Armed with the research I’d already undertaken, I set off on my bike to see what I could see at the Pine Road Cemetery.
The vehicle entrance is a little way down Pine Road from the Hursley Road junction. It doesn’t look like many vehicles go in there. There is also a pedestrian entrance further down Pine Road.
The entrance leads to a tree-lined path that curves through the middle of the cemetery.
My immediate impression was how tranquil it was. I may have been less than 100 yards from the nearest house, but I could have been in the middle of nowhere. There was nobody else around (apart from the several hundred below my feet, that is).

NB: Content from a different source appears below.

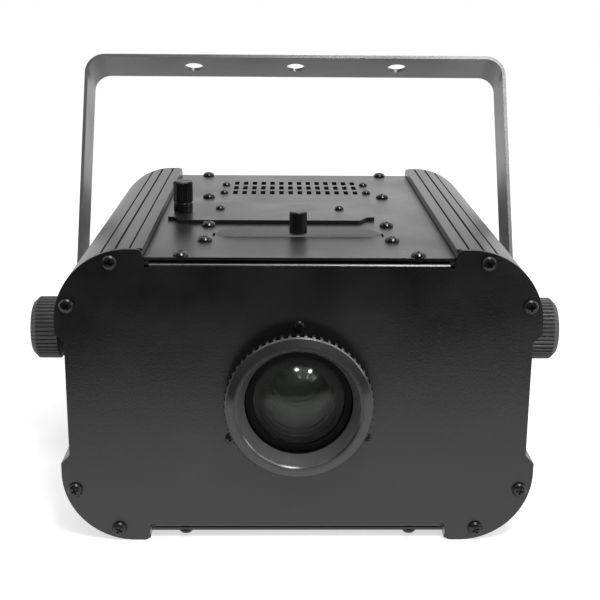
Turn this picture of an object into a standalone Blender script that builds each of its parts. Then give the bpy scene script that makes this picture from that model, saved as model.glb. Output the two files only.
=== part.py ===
"""Gobo projector: a sheet-metal lamp housing with grooved corner rails, a focusing lens, a lift-out
gobo holder, an LED light engine with a fan, and a flat-bar yoke with two clamp knobs.

Metres, +Z up, front towards -Y. The world origin is on the resting surface, under the middle of the
housing. Pieces are modelled in the housing frame: x across, depth back from the front panel's face,
and height above the middle of the housing.
"""
import math

import bmesh
import bpy
from mathutils import Matrix, Vector

MM = 0.001
PART = "gobo_projector"

# Fits
GAP = 0.3 * MM
SLIDE_PLAY = 0.5 * MM

# Housing
HALF_WIDTH = 120 * MM
HALF_HEIGHT = 77 * MM
HOUSING_DEPTH = 242 * MM
CORNER_RADIUS = 37 * MM
CROWN_FLAT = 7 * MM
LOBE_FILLET = 3 * MM
END_CHAMFER = 4.4 * MM
COVER_DROP = 4.4 * MM
PANEL = 2.0 * MM
COVER = 1.6 * MM
REAR_FITTING_PROUD = 4.0 * MM

# End panel flanges
FLANGE_SIDE_GAP = 3 * MM
FLANGE_LENGTH = 14 * MM
FLANGE_BEND = 1.5 * MM
FLANGE_CLEARANCE = 1.2 * MM
FLANGE_ROOT = 2.2 * MM
RELIEF_WIDTH = 1.4 * MM

# Corner rails
RAIL_SKIN = 3.8 * MM
RAIL_LIP = 3.8 * MM
LEDGE_REACH = 8 * MM
LEDGE = 2 * MM
WALL_LAP = 3 * MM
GROOVE_STEP_DEG = 11.1
GROOVE_FIRST_DEG = 91.4
GROOVES_DEG = [GROOVE_FIRST_DEG - GROOVE_STEP_DEG * step for step in range(3)]
GROOVES_DEG += [90 - angle_deg for angle_deg in reversed(GROOVES_DEG)]
GROOVE_WIDTH = 1.2 * MM
GROOVE_DEPTH = 1.5 * MM
BOSS_ORBIT = 31.6 * MM
BOSS_RADIUS = 3.7 * MM
BOSS_BORE = 1.7 * MM
BOSS_ANGLES_DEG = (16, 74)

# Panel screws
SCREW_HEAD_RADIUS = 3.7 * MM
SCREW_HEAD_HEIGHT = 2.4 * MM
SCREW_SHANK_RADIUS = 1.35 * MM
SCREW_LENGTH = 10 * MM
SCREW_HOLE_RADIUS = 1.9 * MM
LENS_SCREW_HEAD_RADIUS = 2.5 * MM
LENS_SCREW_HEAD_HEIGHT = 1.8 * MM
LENS_SCREW_SHANK_RADIUS = 1.1 * MM
LENS_SCREW_LENGTH = 7 * MM
LENS_SCREW_HOLE_RADIUS = 1.5 * MM
LENS_SCREW_ORBIT = 39.75 * MM

# Vents in the covers
VENT_COLUMNS = 14
VENT_ROWS = 3
VENT_WIDTH = 2.9 * MM
VENT_LENGTH = 11.5 * MM
VENT_PITCH_X = 5.78 * MM
VENT_PITCH_DEPTH = 16.5 * MM
VENT_REAR_MARGIN = 50.5 * MM
INTAKE_COLUMNS = 8
INTAKE_PITCH_X = 11.0 * MM
INTAKE_WIDTH = 3.6 * MM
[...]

I was chatting to a funeral director recently and he mentioned that people generally don’t like to live next to a graveyard. I was surprised as they are lovely places to wander through. And you couldn’t ask for quieter neighbours! In fact, my only gripe to Eastleigh Borough Council about this cemetery is that there is nowhere to sit. Sometimes I like to sit and think, and sometimes I like to just sit. This is perfect spot just to sit.
Wild flowers abound, such as these, which I’m hoping someone can identify for me. Apologies that I didn’t notice that the camera focused on the leaf rather than on the flower in one of the photos. Every picture tells a story, and in this case the story is that the photographer couldn’t use a camera.
Some of the trees had reddish bark that was highlighted in the sunlight. Again, I’m sure someone can identify the species. This particular tree also served as a useful prop for my bicycle.
Many of the gravestones were weathered and covered in lichen and moss, which made the inscriptions difficult to read.
But a few were remarkably clear, despite their age and proximity to the trees and foliage.
I’m not sure what MMS means on the first of these stones. Interestingly, the amount of space suggests that these were intended as a double plot, with space left on the gravestone for the inscription of the subsequent departed. I wonder why this was never completed.
There is no military section in the cemetery (as there is, for example, in the Brookwood Avenue cemetery in Eastleigh), but a few military graves are dotted about.
A few memorials were still intact:
But many were broken – perhaps deliberately lowered to the ground for safety reasons.
There is no longer any indication of where the of the denominationally-separated areas are, though this monument is probably in the Roman Catholic section.
Here’s a curiosity. The deceased apparently lived in Woburn, Bedfordshire. So why did she end up in a cemetery in Chandlers Ford?
And finally, this inscription is different to the usual “fell asleep” euphemism. I wonder what the accident was.